--- RECORD SET ---

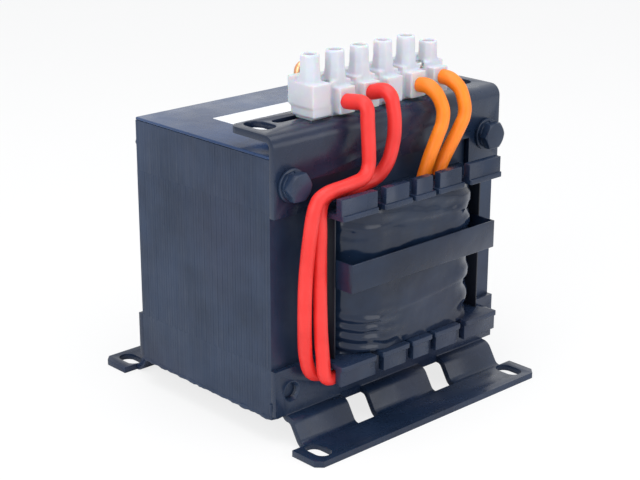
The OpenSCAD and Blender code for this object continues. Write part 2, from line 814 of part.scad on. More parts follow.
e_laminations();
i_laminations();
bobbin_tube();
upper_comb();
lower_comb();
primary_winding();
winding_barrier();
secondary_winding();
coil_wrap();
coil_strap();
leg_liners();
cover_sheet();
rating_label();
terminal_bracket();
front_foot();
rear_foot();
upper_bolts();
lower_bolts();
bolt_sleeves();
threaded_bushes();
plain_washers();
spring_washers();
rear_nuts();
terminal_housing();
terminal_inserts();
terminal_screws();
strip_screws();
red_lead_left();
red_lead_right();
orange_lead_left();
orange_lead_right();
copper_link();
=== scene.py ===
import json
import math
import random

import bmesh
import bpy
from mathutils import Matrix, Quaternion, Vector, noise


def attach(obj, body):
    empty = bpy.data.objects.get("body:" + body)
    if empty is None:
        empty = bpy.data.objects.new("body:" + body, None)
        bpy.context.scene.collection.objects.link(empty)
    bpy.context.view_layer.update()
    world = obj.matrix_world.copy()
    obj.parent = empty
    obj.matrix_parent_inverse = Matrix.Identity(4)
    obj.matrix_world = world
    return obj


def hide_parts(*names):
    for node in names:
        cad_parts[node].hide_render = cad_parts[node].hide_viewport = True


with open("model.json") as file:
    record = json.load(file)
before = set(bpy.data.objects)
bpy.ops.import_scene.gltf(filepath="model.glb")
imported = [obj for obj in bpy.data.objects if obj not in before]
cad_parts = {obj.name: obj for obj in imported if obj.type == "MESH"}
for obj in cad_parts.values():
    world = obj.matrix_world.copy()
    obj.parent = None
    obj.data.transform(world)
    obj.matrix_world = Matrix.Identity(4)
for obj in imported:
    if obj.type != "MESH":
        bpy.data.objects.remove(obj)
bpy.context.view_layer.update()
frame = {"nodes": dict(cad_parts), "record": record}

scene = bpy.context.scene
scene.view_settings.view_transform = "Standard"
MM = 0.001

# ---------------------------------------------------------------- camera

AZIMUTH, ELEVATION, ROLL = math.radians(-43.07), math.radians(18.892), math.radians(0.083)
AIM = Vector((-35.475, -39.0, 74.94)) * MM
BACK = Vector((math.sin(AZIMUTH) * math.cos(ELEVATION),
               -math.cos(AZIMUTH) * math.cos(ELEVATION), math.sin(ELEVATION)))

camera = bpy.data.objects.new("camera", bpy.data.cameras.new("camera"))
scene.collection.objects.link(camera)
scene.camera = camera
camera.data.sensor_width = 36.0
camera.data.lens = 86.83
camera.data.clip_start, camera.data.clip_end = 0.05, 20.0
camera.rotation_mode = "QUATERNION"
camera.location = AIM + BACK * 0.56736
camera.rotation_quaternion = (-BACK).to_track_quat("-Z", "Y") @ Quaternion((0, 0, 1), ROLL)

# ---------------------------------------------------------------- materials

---
--- RECORD SET ---

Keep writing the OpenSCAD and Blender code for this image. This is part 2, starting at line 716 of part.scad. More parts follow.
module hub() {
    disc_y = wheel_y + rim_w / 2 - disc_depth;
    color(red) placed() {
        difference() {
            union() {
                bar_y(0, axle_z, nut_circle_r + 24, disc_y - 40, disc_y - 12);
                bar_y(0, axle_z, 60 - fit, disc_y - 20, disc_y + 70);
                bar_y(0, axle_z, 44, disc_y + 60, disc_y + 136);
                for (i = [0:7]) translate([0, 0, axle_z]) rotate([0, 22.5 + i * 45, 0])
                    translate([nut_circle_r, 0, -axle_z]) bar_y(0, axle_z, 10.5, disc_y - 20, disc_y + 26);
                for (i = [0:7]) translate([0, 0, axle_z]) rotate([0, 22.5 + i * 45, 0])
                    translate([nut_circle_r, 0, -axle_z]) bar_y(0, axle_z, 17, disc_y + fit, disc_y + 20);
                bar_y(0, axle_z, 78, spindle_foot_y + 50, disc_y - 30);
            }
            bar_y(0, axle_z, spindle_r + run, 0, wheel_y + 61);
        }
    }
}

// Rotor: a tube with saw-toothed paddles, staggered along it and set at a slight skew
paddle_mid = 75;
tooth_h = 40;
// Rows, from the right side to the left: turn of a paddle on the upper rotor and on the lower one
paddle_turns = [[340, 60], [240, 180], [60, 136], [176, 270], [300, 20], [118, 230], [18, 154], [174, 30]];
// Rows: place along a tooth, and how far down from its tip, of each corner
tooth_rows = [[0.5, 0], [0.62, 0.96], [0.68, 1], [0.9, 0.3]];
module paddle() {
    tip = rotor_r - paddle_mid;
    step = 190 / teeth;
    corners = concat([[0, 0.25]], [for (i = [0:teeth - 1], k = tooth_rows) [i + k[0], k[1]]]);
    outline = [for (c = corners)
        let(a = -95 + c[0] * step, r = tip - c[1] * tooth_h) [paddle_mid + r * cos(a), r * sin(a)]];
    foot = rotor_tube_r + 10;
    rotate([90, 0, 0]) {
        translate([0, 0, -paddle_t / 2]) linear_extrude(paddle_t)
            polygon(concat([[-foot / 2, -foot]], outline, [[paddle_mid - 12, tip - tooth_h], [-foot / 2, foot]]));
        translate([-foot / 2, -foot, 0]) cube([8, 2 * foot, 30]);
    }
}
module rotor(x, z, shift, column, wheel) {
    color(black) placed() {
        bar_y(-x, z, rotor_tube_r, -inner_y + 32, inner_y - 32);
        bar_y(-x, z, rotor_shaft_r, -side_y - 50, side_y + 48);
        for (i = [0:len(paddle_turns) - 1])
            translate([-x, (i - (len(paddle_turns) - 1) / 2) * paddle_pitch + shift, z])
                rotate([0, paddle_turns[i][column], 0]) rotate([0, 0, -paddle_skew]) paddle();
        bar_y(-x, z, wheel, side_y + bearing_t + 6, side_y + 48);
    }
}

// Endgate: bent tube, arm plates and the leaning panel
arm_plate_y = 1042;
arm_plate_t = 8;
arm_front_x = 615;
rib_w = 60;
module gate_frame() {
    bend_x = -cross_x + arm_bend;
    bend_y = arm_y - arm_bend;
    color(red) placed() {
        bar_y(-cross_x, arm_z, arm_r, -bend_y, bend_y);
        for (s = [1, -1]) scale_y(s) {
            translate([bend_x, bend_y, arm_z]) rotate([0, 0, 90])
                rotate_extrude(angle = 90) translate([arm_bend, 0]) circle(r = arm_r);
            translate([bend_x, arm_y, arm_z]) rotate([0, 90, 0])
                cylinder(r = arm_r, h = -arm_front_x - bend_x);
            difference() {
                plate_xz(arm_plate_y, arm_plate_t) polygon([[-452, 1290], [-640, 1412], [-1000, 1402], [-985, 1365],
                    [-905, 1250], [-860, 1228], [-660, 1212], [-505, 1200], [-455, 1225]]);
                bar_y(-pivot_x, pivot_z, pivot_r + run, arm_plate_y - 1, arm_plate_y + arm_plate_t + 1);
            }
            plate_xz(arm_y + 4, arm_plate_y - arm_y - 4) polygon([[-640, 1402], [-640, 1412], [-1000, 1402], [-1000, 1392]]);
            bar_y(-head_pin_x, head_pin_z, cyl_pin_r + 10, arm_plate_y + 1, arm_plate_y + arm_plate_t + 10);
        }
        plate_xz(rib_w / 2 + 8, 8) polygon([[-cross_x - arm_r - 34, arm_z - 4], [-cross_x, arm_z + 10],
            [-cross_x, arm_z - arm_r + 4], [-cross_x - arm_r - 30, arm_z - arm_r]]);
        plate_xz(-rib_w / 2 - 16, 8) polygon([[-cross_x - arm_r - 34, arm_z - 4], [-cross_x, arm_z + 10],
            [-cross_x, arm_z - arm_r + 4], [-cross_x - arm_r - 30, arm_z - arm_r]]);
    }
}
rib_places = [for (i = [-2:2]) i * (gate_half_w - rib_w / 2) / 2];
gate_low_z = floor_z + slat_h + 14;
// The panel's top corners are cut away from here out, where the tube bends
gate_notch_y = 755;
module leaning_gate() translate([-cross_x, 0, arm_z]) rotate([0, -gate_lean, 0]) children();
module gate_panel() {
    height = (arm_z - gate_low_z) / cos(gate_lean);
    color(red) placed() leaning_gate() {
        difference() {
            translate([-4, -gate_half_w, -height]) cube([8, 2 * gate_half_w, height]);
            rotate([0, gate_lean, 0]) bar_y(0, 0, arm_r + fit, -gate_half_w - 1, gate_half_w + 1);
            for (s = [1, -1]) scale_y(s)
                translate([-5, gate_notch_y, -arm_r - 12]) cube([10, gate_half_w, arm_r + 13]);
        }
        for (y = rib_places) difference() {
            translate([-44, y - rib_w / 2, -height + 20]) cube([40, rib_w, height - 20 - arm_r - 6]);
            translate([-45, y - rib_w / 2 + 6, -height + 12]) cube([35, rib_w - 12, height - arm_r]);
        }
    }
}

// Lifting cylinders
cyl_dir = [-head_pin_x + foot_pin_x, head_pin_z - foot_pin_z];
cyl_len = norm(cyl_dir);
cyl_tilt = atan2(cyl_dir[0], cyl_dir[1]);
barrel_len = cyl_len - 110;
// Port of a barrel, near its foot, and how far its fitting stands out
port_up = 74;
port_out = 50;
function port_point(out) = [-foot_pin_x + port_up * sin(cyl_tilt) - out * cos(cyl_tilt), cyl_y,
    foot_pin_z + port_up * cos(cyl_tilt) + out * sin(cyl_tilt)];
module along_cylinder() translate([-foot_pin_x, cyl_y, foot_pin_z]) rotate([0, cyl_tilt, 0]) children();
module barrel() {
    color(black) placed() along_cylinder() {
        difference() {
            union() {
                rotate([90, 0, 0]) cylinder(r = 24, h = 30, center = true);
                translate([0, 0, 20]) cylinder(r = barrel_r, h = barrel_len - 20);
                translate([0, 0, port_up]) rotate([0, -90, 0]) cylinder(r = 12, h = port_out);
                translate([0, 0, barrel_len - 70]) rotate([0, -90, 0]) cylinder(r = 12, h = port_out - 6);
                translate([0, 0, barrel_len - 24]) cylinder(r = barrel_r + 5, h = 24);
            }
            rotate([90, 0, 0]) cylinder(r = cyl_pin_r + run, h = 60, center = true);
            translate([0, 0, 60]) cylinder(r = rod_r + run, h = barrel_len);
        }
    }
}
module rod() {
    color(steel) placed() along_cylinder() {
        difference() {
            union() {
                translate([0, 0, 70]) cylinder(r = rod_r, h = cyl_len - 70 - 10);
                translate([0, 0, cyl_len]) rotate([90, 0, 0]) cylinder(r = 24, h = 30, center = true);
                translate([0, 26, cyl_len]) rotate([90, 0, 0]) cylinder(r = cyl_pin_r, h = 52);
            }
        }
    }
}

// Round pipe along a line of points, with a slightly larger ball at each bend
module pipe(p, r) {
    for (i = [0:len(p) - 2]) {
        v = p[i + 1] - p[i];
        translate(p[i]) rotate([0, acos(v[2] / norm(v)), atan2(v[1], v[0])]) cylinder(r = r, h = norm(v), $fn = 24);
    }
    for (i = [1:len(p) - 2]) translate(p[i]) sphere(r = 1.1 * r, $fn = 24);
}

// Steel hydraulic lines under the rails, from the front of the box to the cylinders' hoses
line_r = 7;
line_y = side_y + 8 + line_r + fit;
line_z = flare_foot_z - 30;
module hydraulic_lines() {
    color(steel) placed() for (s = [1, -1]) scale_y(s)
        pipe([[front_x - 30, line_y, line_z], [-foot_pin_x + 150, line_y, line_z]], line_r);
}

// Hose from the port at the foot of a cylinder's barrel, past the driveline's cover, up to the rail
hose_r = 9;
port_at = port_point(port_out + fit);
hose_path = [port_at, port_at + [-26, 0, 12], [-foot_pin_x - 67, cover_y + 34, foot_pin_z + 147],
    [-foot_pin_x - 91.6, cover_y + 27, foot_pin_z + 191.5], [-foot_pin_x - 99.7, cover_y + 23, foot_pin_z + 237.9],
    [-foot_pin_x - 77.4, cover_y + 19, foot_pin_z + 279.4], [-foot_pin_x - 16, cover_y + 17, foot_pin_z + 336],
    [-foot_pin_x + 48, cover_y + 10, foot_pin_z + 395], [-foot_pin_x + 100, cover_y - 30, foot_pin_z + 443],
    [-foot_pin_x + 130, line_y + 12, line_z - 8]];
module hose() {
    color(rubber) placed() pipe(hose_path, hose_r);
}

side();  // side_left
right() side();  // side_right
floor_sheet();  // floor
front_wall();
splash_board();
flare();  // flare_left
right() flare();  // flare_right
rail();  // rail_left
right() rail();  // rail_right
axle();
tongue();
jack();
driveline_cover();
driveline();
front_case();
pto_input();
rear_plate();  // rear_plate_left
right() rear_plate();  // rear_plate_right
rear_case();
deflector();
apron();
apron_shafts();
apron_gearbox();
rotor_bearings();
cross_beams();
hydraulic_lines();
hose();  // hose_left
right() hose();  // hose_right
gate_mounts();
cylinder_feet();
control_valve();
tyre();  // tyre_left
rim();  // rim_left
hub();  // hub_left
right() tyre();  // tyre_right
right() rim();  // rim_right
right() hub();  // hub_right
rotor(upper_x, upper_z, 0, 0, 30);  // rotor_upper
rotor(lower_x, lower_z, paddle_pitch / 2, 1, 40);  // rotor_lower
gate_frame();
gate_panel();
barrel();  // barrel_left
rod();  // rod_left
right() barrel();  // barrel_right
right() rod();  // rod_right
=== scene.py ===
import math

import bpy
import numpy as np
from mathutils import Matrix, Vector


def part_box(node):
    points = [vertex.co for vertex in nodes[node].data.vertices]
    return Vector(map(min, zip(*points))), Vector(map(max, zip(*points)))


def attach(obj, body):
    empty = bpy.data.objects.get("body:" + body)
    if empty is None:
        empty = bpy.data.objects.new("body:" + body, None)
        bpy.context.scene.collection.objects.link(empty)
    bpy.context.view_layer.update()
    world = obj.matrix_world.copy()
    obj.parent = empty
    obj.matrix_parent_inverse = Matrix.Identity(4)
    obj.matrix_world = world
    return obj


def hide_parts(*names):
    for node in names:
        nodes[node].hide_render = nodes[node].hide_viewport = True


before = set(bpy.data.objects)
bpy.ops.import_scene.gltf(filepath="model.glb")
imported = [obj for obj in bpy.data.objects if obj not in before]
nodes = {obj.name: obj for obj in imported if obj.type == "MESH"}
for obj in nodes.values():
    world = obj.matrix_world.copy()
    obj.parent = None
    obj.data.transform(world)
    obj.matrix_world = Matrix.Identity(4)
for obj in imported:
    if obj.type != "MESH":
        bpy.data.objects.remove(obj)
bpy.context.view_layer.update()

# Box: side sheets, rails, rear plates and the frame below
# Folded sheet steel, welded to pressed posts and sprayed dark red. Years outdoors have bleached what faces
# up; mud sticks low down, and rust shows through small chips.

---
--- RECORD SET ---

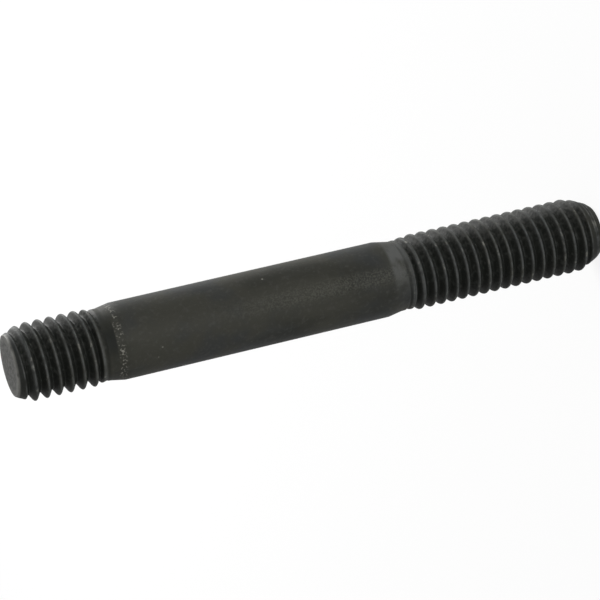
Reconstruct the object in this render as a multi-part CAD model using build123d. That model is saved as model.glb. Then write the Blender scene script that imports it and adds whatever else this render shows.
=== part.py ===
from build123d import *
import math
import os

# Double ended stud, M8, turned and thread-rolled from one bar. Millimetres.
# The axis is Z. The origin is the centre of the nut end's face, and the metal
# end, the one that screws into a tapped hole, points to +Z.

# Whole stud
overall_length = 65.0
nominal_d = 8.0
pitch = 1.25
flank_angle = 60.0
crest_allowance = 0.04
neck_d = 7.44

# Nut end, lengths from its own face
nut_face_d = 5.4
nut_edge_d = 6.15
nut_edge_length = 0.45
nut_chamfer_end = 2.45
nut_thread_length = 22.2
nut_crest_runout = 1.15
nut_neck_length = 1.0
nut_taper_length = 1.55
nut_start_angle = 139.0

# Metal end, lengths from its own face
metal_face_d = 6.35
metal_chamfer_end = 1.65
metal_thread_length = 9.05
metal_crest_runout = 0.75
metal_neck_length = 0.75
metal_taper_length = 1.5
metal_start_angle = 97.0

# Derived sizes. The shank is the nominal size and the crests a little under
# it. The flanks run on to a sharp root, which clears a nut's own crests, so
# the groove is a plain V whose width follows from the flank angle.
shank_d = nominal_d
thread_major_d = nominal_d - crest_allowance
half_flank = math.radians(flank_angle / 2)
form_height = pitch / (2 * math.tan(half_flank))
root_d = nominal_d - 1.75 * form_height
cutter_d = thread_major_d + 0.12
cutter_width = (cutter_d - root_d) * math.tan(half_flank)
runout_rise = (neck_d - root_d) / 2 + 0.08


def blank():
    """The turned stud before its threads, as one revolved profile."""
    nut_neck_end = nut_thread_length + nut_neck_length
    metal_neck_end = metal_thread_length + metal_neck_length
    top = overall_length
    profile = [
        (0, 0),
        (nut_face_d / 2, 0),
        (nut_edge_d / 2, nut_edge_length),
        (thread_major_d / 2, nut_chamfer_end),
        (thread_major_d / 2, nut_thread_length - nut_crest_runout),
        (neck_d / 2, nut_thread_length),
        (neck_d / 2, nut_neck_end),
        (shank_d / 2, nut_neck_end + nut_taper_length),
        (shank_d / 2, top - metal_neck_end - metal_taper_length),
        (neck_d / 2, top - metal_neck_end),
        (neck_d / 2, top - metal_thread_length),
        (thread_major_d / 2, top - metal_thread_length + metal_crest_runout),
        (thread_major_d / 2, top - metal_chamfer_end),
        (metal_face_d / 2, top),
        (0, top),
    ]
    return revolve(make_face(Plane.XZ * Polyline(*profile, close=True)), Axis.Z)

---

● TASK TO COMPLETE
Return the exact lines from the line with "bolt_sleeves();" to the line with "-math.cos(AZIMUTH) * math.cos(ELEVATION), math.sin(ELEVATION)))", inclusive of both, with nothing added.

● IN RESPONSE
bolt_sleeves();
threaded_bushes();
plain_washers();
spring_washers();
rear_nuts();
terminal_housing();
terminal_inserts();
terminal_screws();
strip_screws();
red_lead_left();
red_lead_right();
orange_lead_left();
orange_lead_right();
copper_link();
=== scene.py ===
import json
import math
import random

import bmesh
import bpy
from mathutils import Matrix, Quaternion, Vector, noise


def attach(obj, body):
    empty = bpy.data.objects.get("body:" + body)
    if empty is None:
        empty = bpy.data.objects.new("body:" + body, None)
        bpy.context.scene.collection.objects.link(empty)
    bpy.context.view_layer.update()
    world = obj.matrix_world.copy()
    obj.parent = empty
    obj.matrix_parent_inverse = Matrix.Identity(4)
    obj.matrix_world = world
    return obj


def hide_parts(*names):
    for node in names:
        cad_parts[node].hide_render = cad_parts[node].hide_viewport = True


with open("model.json") as file:
    record = json.load(file)
before = set(bpy.data.objects)
bpy.ops.import_scene.gltf(filepath="model.glb")
imported = [obj for obj in bpy.data.objects if obj not in before]
cad_parts = {obj.name: obj for obj in imported if obj.type == "MESH"}
for obj in cad_parts.values():
    world = obj.matrix_world.copy()
    obj.parent = None
    obj.data.transform(world)
    obj.matrix_world = Matrix.Identity(4)
for obj in imported:
    if obj.type != "MESH":
        bpy.data.objects.remove(obj)
bpy.context.view_layer.update()
frame = {"nodes": dict(cad_parts), "record": record}

scene = bpy.context.scene
scene.view_settings.view_transform = "Standard"
MM = 0.001

# ---------------------------------------------------------------- camera

AZIMUTH, ELEVATION, ROLL = math.radians(-43.07), math.radians(18.892), math.radians(0.083)
AIM = Vector((-35.475, -39.0, 74.94)) * MM
BACK = Vector((math.sin(AZIMUTH) * math.cos(ELEVATION),
               -math.cos(AZIMUTH) * math.cos(ELEVATION), math.sin(ELEVATION)))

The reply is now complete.